Object data in JSON:
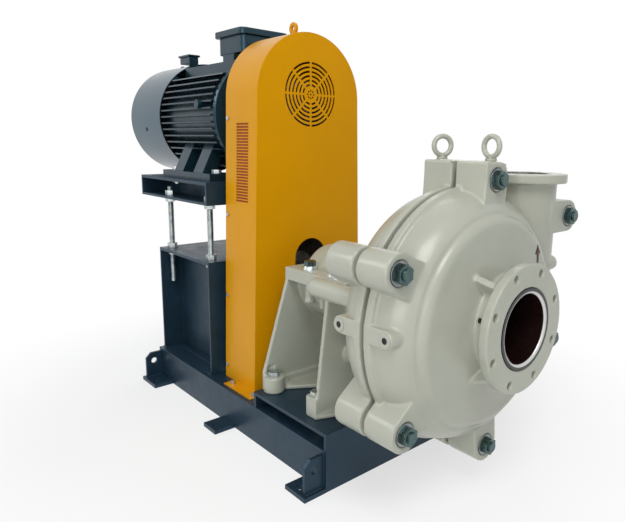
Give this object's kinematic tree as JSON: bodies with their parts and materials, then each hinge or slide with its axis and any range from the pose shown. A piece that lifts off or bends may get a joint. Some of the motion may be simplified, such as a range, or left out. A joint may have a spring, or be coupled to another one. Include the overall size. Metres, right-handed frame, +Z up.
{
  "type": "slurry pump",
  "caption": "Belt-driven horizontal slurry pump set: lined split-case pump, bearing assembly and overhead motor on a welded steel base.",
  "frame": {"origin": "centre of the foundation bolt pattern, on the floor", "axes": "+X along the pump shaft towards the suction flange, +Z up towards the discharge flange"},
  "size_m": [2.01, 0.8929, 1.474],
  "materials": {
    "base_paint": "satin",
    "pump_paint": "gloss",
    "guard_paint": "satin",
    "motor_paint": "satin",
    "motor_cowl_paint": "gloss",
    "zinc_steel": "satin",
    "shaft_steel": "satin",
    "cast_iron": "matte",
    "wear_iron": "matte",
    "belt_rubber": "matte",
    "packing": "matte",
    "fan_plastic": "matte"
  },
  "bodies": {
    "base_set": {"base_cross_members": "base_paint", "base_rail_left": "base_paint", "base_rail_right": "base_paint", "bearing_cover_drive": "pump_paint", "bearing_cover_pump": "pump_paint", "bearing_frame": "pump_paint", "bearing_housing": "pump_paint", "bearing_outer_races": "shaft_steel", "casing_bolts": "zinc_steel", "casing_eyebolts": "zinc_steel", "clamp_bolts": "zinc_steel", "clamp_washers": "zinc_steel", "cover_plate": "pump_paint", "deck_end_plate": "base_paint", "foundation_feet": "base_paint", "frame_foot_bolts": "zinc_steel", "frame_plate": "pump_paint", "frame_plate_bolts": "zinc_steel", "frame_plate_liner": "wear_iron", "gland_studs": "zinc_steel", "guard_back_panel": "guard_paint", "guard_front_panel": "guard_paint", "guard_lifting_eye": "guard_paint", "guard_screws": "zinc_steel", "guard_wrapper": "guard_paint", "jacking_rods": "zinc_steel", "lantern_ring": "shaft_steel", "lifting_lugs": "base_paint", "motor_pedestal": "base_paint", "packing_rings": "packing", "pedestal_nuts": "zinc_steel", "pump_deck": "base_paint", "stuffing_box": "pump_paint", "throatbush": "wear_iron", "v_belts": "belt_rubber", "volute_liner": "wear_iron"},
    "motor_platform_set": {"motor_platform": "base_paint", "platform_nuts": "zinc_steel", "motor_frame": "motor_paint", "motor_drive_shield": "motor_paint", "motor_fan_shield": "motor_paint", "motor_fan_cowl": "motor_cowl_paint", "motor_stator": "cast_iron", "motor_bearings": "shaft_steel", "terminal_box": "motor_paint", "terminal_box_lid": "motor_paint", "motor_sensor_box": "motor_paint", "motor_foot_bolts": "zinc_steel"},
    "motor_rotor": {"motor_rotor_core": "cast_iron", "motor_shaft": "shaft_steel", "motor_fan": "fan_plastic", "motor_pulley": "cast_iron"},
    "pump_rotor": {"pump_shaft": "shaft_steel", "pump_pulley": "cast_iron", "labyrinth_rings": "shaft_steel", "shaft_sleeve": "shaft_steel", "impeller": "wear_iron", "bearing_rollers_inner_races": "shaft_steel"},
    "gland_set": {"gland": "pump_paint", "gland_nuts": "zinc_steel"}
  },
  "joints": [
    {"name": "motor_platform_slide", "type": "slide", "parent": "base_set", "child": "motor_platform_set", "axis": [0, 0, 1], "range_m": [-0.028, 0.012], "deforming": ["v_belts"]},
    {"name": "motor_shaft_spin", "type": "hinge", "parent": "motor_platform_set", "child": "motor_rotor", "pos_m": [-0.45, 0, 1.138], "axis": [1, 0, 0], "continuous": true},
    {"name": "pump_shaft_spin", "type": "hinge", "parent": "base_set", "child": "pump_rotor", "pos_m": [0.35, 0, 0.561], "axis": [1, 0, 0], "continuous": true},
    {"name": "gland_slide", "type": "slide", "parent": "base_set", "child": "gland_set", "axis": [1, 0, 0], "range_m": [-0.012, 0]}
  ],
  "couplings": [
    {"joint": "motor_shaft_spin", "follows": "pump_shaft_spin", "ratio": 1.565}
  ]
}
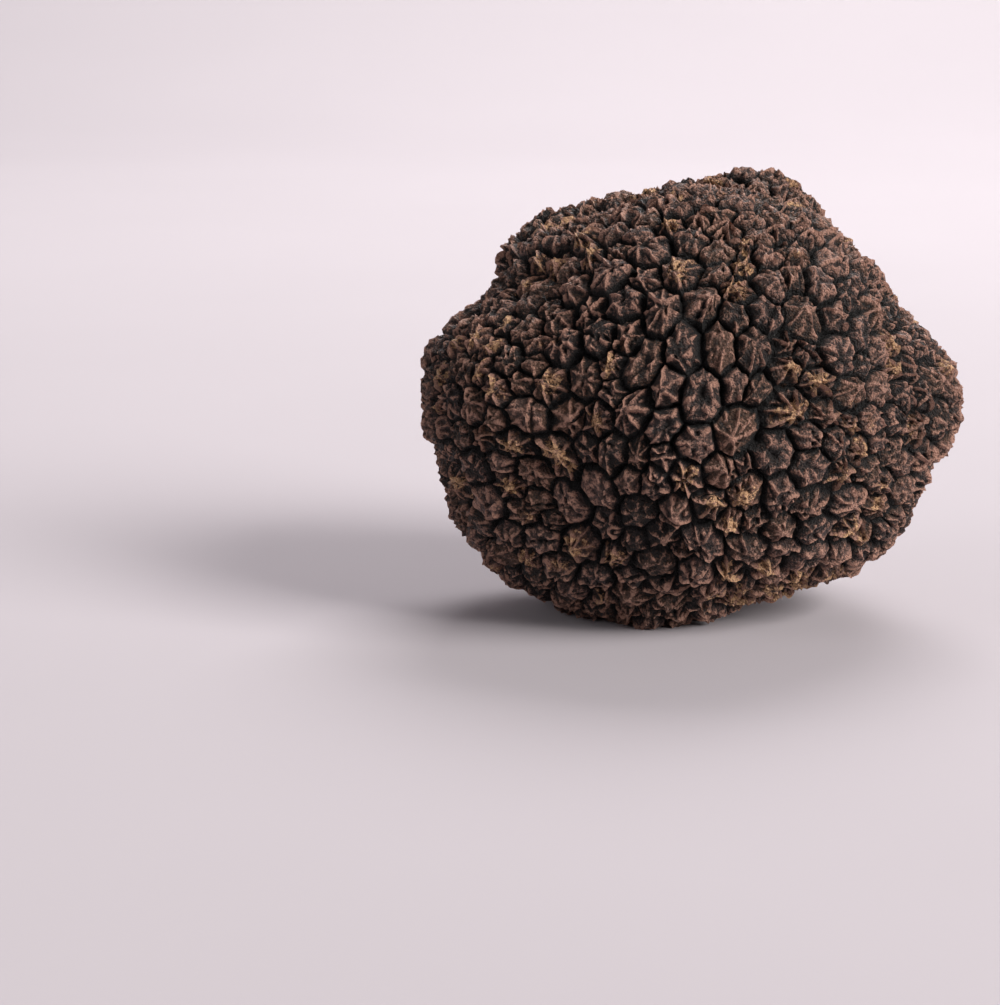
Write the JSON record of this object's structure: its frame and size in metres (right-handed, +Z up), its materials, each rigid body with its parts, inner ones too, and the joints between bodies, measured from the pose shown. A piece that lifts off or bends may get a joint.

### Your instructions
Search the preceding listing for the word "lifts" and pull out every line that holds it.

### Final result
Give this object's kinematic tree as JSON: bodies with their parts and materials, then each hinge or slide with its axis and any range from the pose shown. A piece that lifts off or bends may get a joint. Some of the motion may be simplified, such as a range, or left out. A joint may have a spring, or be coupled to another one. Include the overall size. Metres, right-handed frame, +Z up.
Write the JSON record of this object's structure: its frame and size in metres (right-handed, +Z up), its materials, each rigid body with its parts, inner ones too, and the joints between bodies, measured from the pose shown. A piece that lifts off or bends may get a joint.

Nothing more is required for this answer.